Dimanche 28 septembre 2014, comme à son habitude pour fêter la Petite Thérèse (Sainte Thérèse de l’Enfant Jésus), la communauté du Carmel Saint-Joseph de Mechref invite amis et connaissances pour une matinée dominicale de retraite la plus proche du 1er octobre.
C'est avec une petite vingtaine personnes dont deux enfants que nous nous retrouvons dans la Chapelle du couvent, pour le lancement de notre matinée. Cette année, le thème est celui de l'offrande, de l'offrande de sa vie comme l'a écrite et accomplie Thérèse : "Aimer c'est tout donner et se donner soi-même".
Le texte choisi pour nourrir nos échanges et notre réflexion est celui de sa prière du 9 juin 1895 (Pri 6), qu'elle a intitulée : "Offrande de moi-même comme Victime d'Holocauste à l'Amour Miséricordieux du Bon Dieu". Thérèse a fait l'expérience de la miséricorde du Seigneur, dans sa vie toute simple de carmélite ; et à 23 ans, elle fait cet acte d'offrande par solidarité avec toute l'humanité pécheresse. Elle désire offrir sa vie et tout son être au feu de l'amour miséricordieux pour que cet amour enveloppe, pénètre et se déploie en tout homme si éloigné de Dieu et de l'Église soit-il, pour qu'il rencontre cette tendresse de Dieu qui nous sauve tous. Elle comprend que c'est au cœur de sa vie quotidienne "à chaque battement de son cœur" qu'il lui faut renouveler l'offrande de sa vie, en solidarité avec tous ses frères. Elle veut entrer pleinement dans la dynamique de l'offrande filiale, comme Jésus tout au long de sa vie (et tout spécialement sur la Croix) l'a vécue : "Père, entre tes mains, je remets mon esprit", lui qui est mort pour sauver tous les hommes.

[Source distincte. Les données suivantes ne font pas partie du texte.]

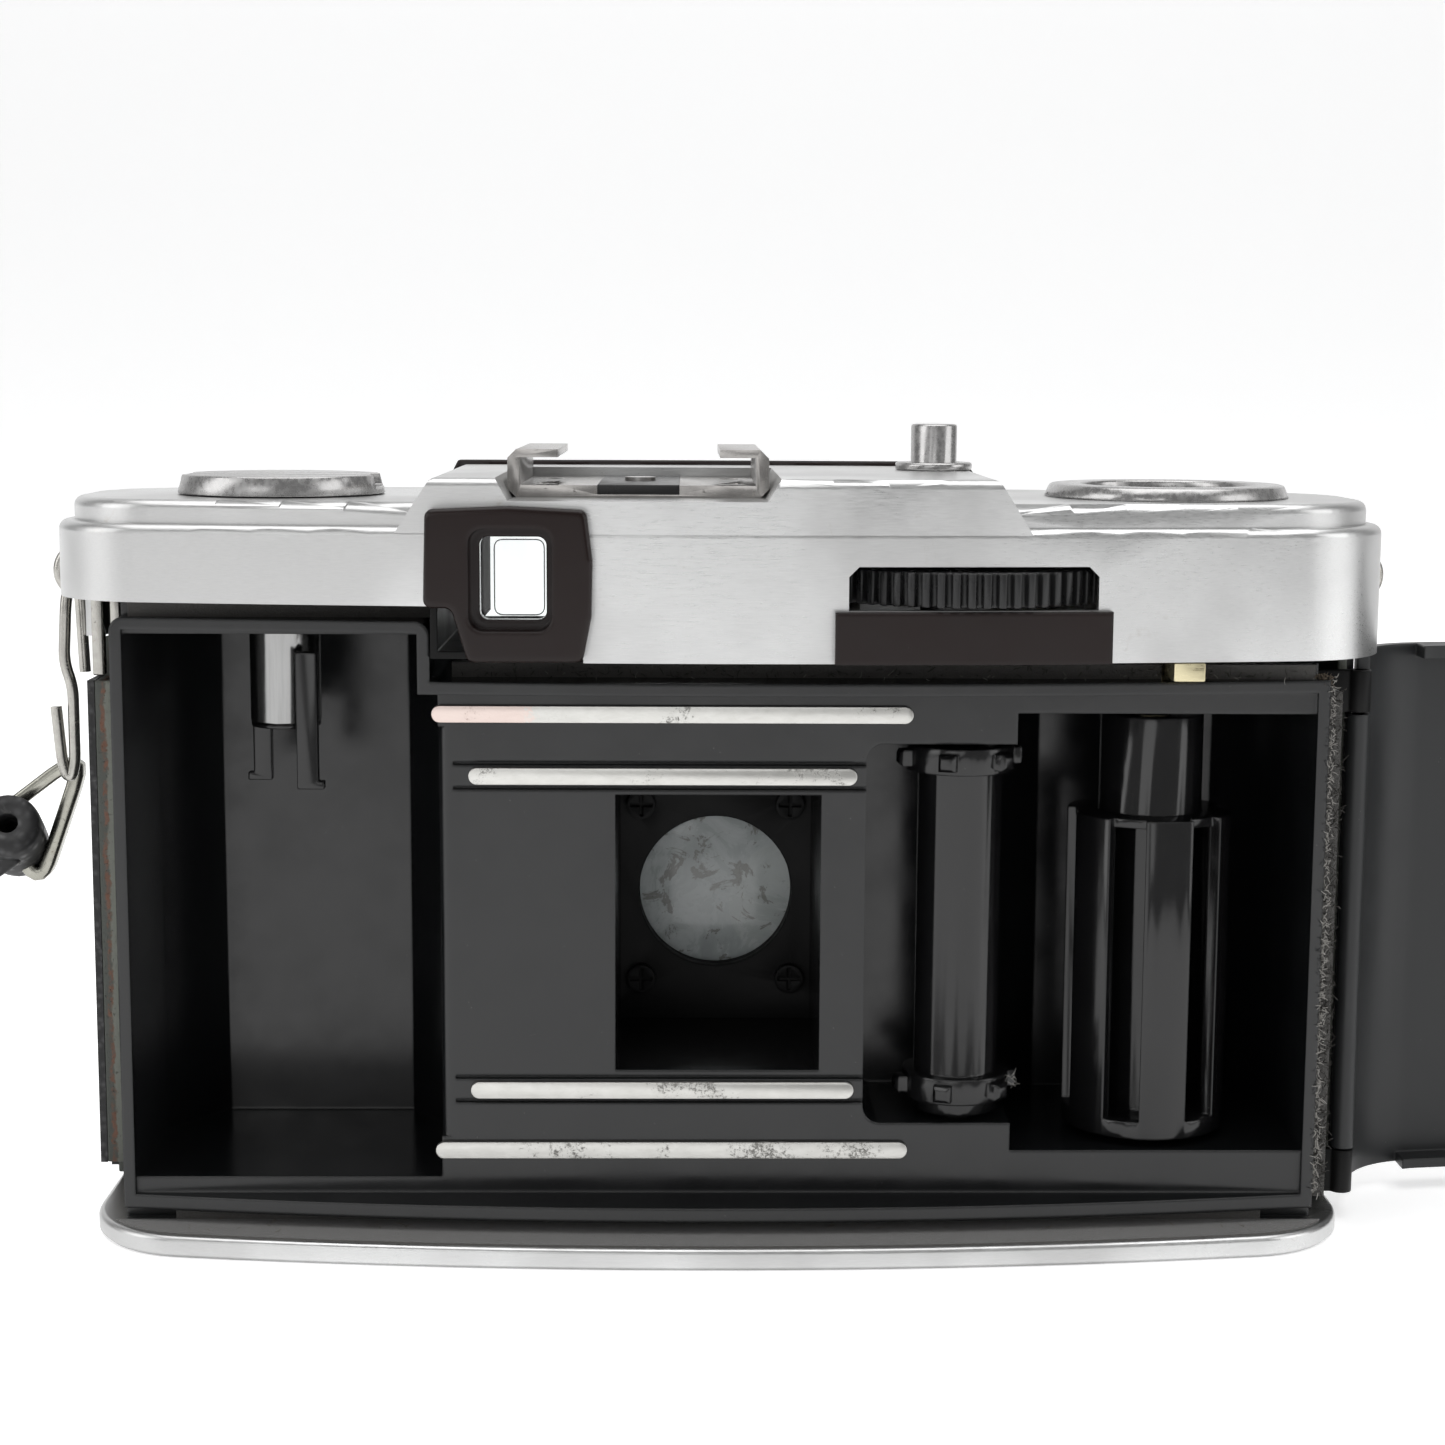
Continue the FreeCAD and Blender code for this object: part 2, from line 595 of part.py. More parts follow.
def mount_screws():
    screws = []
    for dx in (-6.7, 6.7):
        for dz in (-8.0, 8.0):
            x, z = AXIS_X + dx, AXIS_Z + dz
            body = fuse(disc(PLATE_Y[0] - 0.7, PLATE_Y[0], 1.3, x, z), disc(PLATE_Y[0], 11.2, 0.8, x, z))
            body = body.cut(box(x - 1.0, x + 1.0, 0, PLATE_Y[0] - 0.35, z - 0.15, z + 0.15))
            screws.append(body.cut(box(x - 0.15, x + 0.15, 0, PLATE_Y[0] - 0.35, z - 1.0, z + 1.0)))
    return screws


def shutter_housing():
    housing = disc(PLATE_Y[1], 16.3, HOUSING_R)
    housing = housing.cut(disc(PLATE_Y[1] - 1, 12.6, 6.9))
    housing = housing.cut(disc(12.6, 14.6, 16.8))
    housing = housing.cut(disc(14.6, 20, 5.4))
    for dx in (-6.7, 6.7):
        for dz in (-8.0, 8.0):
            housing = housing.cut(disc(0, 11.4, 0.8, AXIS_X + dx, AXIS_Z + dz))
    for x, z in BLADE_PIVOTS:
        housing = fuse(housing, disc(12.5, 14.7, 0.6, x, z))
    return housing


def shutter_blade(index):
    """Thin leaf that closes half of the lens opening, on its own pivot."""
    x, z = BLADE_PIVOTS[index]
    y0, y1 = BLADE_Y[index]
    side = -1 if index == 0 else 1
    outline = [(x, z + 1.6), (x + side * 1.4, z), (AXIS_X + side * 5.6, AXIS_Z - 5.0),
               (AXIS_X - side * 0.5, AXIS_Z - 5.8), (AXIS_X - side * 0.8, AXIS_Z + 6.0)]
    leaf = fuse(slab(outline, y0, y1), disc(y0, y1, 1.6, x, z))
    return leaf.cut(disc(y0 - 1, y1 + 1, 0.65, x, z))


def lens_element(y0, y1, r, bulge):
    """Biconvex glass disc, cut from two spheres."""
    sphere_r = (r * r + bulge * bulge) / (2 * bulge)
    glass = disc(y0 - bulge, y1 + bulge, r)
    for centre_y in (y1 + bulge - sphere_r, y0 - bulge + sphere_r):
        glass = glass.common(Part.makeSphere(sphere_r, V(AXIS_X, centre_y, AXIS_Z)))
    return glass


def lens_barrel():
    flange = disc(16.9, 18.4, FLANGE_R)
    sleeve = disc(16.3, 29.0, 19.0)
    shoulder = disc(23.1, 27.7, 22.4)
    return fuse(flange, sleeve, shoulder).cut(disc(10, 40, 12.0))


def knurled_ring(y0, y1, r_out, r_in, ribs):
    """Ring about the optical axis with shallow grip ribs."""
    blank = toothed((0, 0), y0, y1, r_out - 0.35, r_out, ribs, 0, 0.55, 0.4)
    blank = blank.cut(post((0, 0), y0 - 1, y1 + 1, r_in))
    blank.rotate(V(0, 0, 0), V(1, 0, 0), -90)
    blank.translate(V(AXIS_X, 0, AXIS_Z))
    return blank


def lens_front_ring():
    ring_body = annulus(27.9, 33.0, 23.0, 19.0)
    return ring_body.cut(disc(30.4, 40, FILTER_R))


def lens_cell():
    """Inner cell from the shutter to the cone round the front glass."""
    core = disc(16.3, 26.0, 12.0)
    nose = Part.makeCone(12.0, 9.4, 4.0, V(AXIS_X, 26.0, AXIS_Z), V(0, 1, 0))
    return fuse(core, nose).cut(disc(10, 40, 7.6))


save("lens_mount_plate", lens_mount_plate())
save("small_screws", group(*mount_screws(), *shoe_screws()))
save("shutter_housing", shutter_housing())
save("shutter_blade_left", shutter_blade(0))
save("shutter_blade_right", shutter_blade(1))
save("rear_element", lens_element(10.4, 11.6, 6.85, 0.7))
save("lens_barrel", lens_barrel())
save("aperture_ring", knurled_ring(18.5, 22.9, 23.6, 19.0 + RUN, 90))
save("lens_front_ring", lens_front_ring())
save("meter_cell", annulus(29.0, 30.2, 18.95, 12.4))
save("lens_cell", lens_cell())
save("front_element", lens_element(27.2, 28.8, 7.55, 0.8))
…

Dans les temps apocalyptiques qui sont les nôtres, là où se déchaîne le Mal dans sa puissance de destruction et de division, sachons regarder aussi la révélation de la grâce à l'œuvre. C'est dans notre temps d'urgence et de violence que se lèvent des témoins qui ont rencontré cet amour miséricordieux, et veulent partager cette infinie tendresse et trésor de miséricorde de Dieu. "L'abîme appelant l'abîme" (Ps 41,8), c'est dans l'abîme des misères humaines que se déploie l'abîme des tendresses divines. Nous pensons, par exemple, au Père Franz de Homs, lumière qui rayonne sur tout le peuple syrien, comme phare dans la tempête, comme levain dans la pâte, ou comme grain de blé en terre.
En guise d'introduction à cette réflexion nous avons regardé trois cours extraits du film de Xavier Beauvois "Des hommes et des dieux" (film français de 2010), et lu ensemble le testament du Père Christian de Chergé (Prieure au monastère de Tibhirine en Algérie, assassiné en 1996). C'est la question de rester ou de partir, de quitter ou de vivre en solidarité avec le peuple et dans la terre où ils vivent qui est posée. C'est ce même et lourd discernement que se posent aujourd'hui bon nombre de Libanais dans la tourmente et la peur du terrorisme que nous subissons.
La peur, l'angoisse, le repli identitaire, les paralysies sont-ils de bons conseillers ? Ou bien existe-t-il une autre voie, comme celle inaugurée par sainte Thérèse et par le Frère Christian : entrer dans la dynamique de notre Dieu Sauveur, Vainqueur du mal, de la mort et de la méchanceté, qui se déploie ici et maintenant ?
N'avons-nous pas à vivre, nous aussi solidaires ? N'avons-nous pas aussi la mission de devenir témoins de tendresse et d’espérance pour tous nos frères de cette terre d'Orient ? N'avons-nous pas l'obligation de nous réveiller à notre responsabilité ... de réconforter, d'ensemble lutter pour plus de justice, de bonté, de tendresse, et de fraternité ? À travers ces écrits, ce film, nos échanges, quels appels percevons-nous du Seigneur, personnellement et communautairement pour aujourd'hui ?
Chacun des participants partira, nous l'espérons, avec une lumière, une perle, une parole d'espérance pour son chemin, à travers la prière commune, les échanges, les chants de l'Eucharistie. La messe célébrée ensemble, nous rappelle et nous fait vivre cette solidarité envers et contre tout, en nous donnant le pain et la force pour la route. L'homélie nous a rappelé que le Royaume est pour les petits, les humbles de cœurs qui dépossédés de toute richesse à la mesure du monde, reçoivent tout de l'Esprit Saint.
À 8h30 ce matin, il pleuvait sur Mechref, à 15h00 aux derniers "au revoir", un timide rayon de soleil perçait derrière les nuages, et le soleil de l'amitié en Christ brillait dans tous les cœurs.